Movie review
September 16, 2016 · 98 min · R
Woke Score
Lower is better
Review
The Good Neighbor is a 2016 psychological thriller about two high school boys who rig hidden cameras and gadgets to fake a haunting in their grumpy elderly neighbor's home as a prank and "social experiment." The story follows their growing obsession, the neighbor's tragic backstory, and the consequences when the plan spirals out of control. No woke elements appear in the plot, dialogue, casting, marketing, or themes. The film stays focused on personal cruelty, loneliness, voyeurism, and moral fallout without identity politics or activist framing.
Breakdown
These are the editorial factors and ratings behind our score for The Good Neighbor.
Woke representation / casting
Predominantly white cast in natural suburban roles that fit the story, era, and setting. No forced diversity, race/gender swaps, or visible identity signaling. Minor supporting roles (including a Black actor as a police officer) align logically with the plot.
Woke political dialogue
No political speeches, activist language, or social-justice discussions. Dialogue stays personal and plot-driven around the prank and its fallout.

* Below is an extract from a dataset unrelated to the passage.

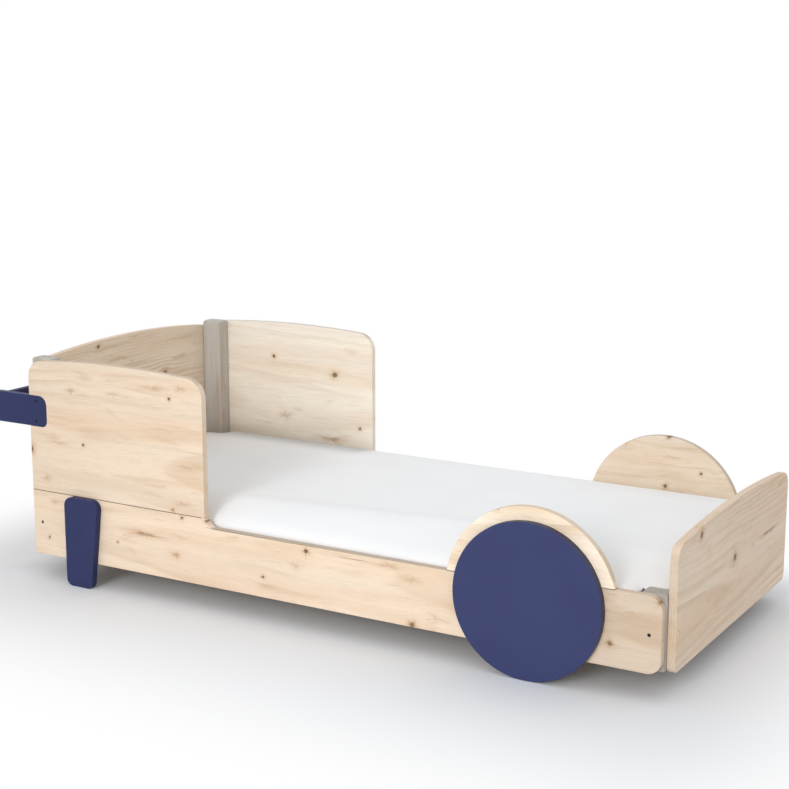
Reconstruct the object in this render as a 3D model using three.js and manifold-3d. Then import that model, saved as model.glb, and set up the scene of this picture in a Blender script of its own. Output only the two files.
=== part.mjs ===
// Toddler floor bed in knotty pine, with round painted discs as wheels.
// Millimetres, +Z up, +X towards the foot end, origin on the floor under the middle.
// "left" is the -Y side and "right" the +Y side, as seen from the foot end.
// Lengths along the bed are first measured from the rails' head end, and the whole
// bed is then shifted so that its overall box is centred.

import * as THREE from "three";
import { mergeVertices } from "three/addons/utils/BufferGeometryUtils.js";
import Module from "manifold-3d";

const wasm = await Module();
wasm.setup();

// Boards
const boardThickness = 22;

// Mattress and the room that it needs
const mattressWidth = 896;
const mattressThickness = 161;
const mattressSideGap = 5;
const mattressEndGap = 10;
const mattressPostGap = 8;
const mattressWaist = 5;
const mattressNotchBend = 14;
const mattressFootHeight = 34;
const mattressFootDraw = 22;
const mattressShoulderHeight = 28;
const mattressShoulderRun = 34;
const mattressCrownHeight = 2.5;
const mattressCrownRun = 290;
const restGap = 0.3;

// Side rails: full height at both ends and lower in the middle, where a child climbs in
const railLength = 2050;
const railHeight = 203;
const railClearance = 75;
const entryDrop = 26;
const entryFillet = 34;
const railFootCorner = 38;
const railHeadCorner = 6;

// Guard panels that stand on the rails at the head
const guardLength = 656;
const guardHeight = 399;
const guardCrown = 15.5;
const guardHeadCorner = 52;
const guardFootCorner = 57;

// Wheel discs and the arches behind them
const wheelRadius = 211;
const wheelInset = 361;
const archMargin = 32;
const archRise = 3.5;

// Legs at the head, with one upright edge and one sloping edge
const legInset = 143;
const legTopWidth = 132;
const legFootWidth = 98;
const legTopCorner = 28;
const legFootCorner = 22;

// Headboard and footboard
const endBoardSetback = 30.5;
const endBoardGap = 3;
const headboardHeight = 618;
const headboardCrown = 29.5;
const footboardHeight = 349;
const footboardCrown = 23.5;
const endBoardTopCorner = 45;
const endBoardFootCorner = 20;

// Corner posts
const postLength = 70;
const postDepth = 54;
const postChamfer = 4;
const postLift = 2;
const headPostRise = 8;

// Push handle: two arms, half lapped into the guard panels, and the bar between them
const armHeight = 94;
const armRise = 200;
const armReach = 161.5;
const armTopCorner = 28;
const armFootCorner = 19;
const lapDepth = 12;
const housingGap = 0.4;
const crossbarHeight = 70;
const crossbarInset = 8.5;
const crossbarEdge = 3;

// Slatted base
const ledgerHeight = 40;
const ledgerDepth = 28;
const ledgerRise = 12;
const ledgerEndGap = 1;
const slatWidth = 85;
const slatThickness = 18;
const slatCount = 12;
const slatEndGap = 5;
const slatPostGap = 10;
const slatEdge = 2;
const tapeWidth = 25;
const tapeThickness = 1.5;
const tapeInset = 153;

// Fasteners
const boltInset = 33;
const boltRise = 102;
const boltRadius = 3;
const boltHeadRadius = 4.7;
const boltHeadHeight = 6;
const boltSocketRadius = 2.5;
const boltSocketDepth = 3.5;
const boltSink = 8;
const boltReach = 20;
const nutRadius = 5;
const nutLength = 14;
const nutDepth = 15;
const endScrewInset = 28;
const endScrewReach = 39;
const screwRadius = 2.5;
const screwHeadRadius = 4.5;
const screwHeadHeight = 4;
const screwHeadTaper = 1;
const screwTip = 6;
const screwSink = 5;
const screwGrip = 16;
const armScrewInset = 27;
const armScrewSpacing = 62;
const armScrewGrip = 30;
const legScrewDrop = 38;
const legScrewSpacing = 80;
const wheelScrewInArch = { along: -90, up: 61 };
const wheelScrewInRail = { along: 60, up: -21 };
const fit = 0.4;

// How finely round edges are cut, and how far a drill runs past the faces that it opens
const arcSagitta = 0.15;
const samePoint = 0.001;
const wheelFacets = 96;
const rodFacets = 16;
const mattressSideSteps = 6;
const mattressEndSteps = 4;
const mattressFootSteps = 2;
const mattressShoulderSteps = 4;
const mattressCrownSteps = 2;
const overrun = 1;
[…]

Identity-driven story themes
Background mentions of the boys' broken homes and the neighbor's grief, but these are standard dramatic elements with no emphasis on race, gender, sexuality, or modern identity politics.
Western institutional / cultural critique
Light touch on voyeurism, technology-enabled surveillance, and harsh judgment of isolated elderly people. Avoids any modern activist framing such as systemic critiques of patriarchy, capitalism, toxic masculinity, or cultural institutions.
Woke character or canon changes
Not relevant. Original screenplay with no adaptations or reimagined figures.
Anti-woke backlash and complaints
No documented backlash, "too woke" complaints, or public debate. The film received minimal attention and zero identity-politics controversy.
Creator track record context
Most involved creatives have standard Hollywood careers in thrillers and dramas with little activist history. Director Kasra Farahani later explored themes of white male rage in another project, but this film shows no such emphasis or statements.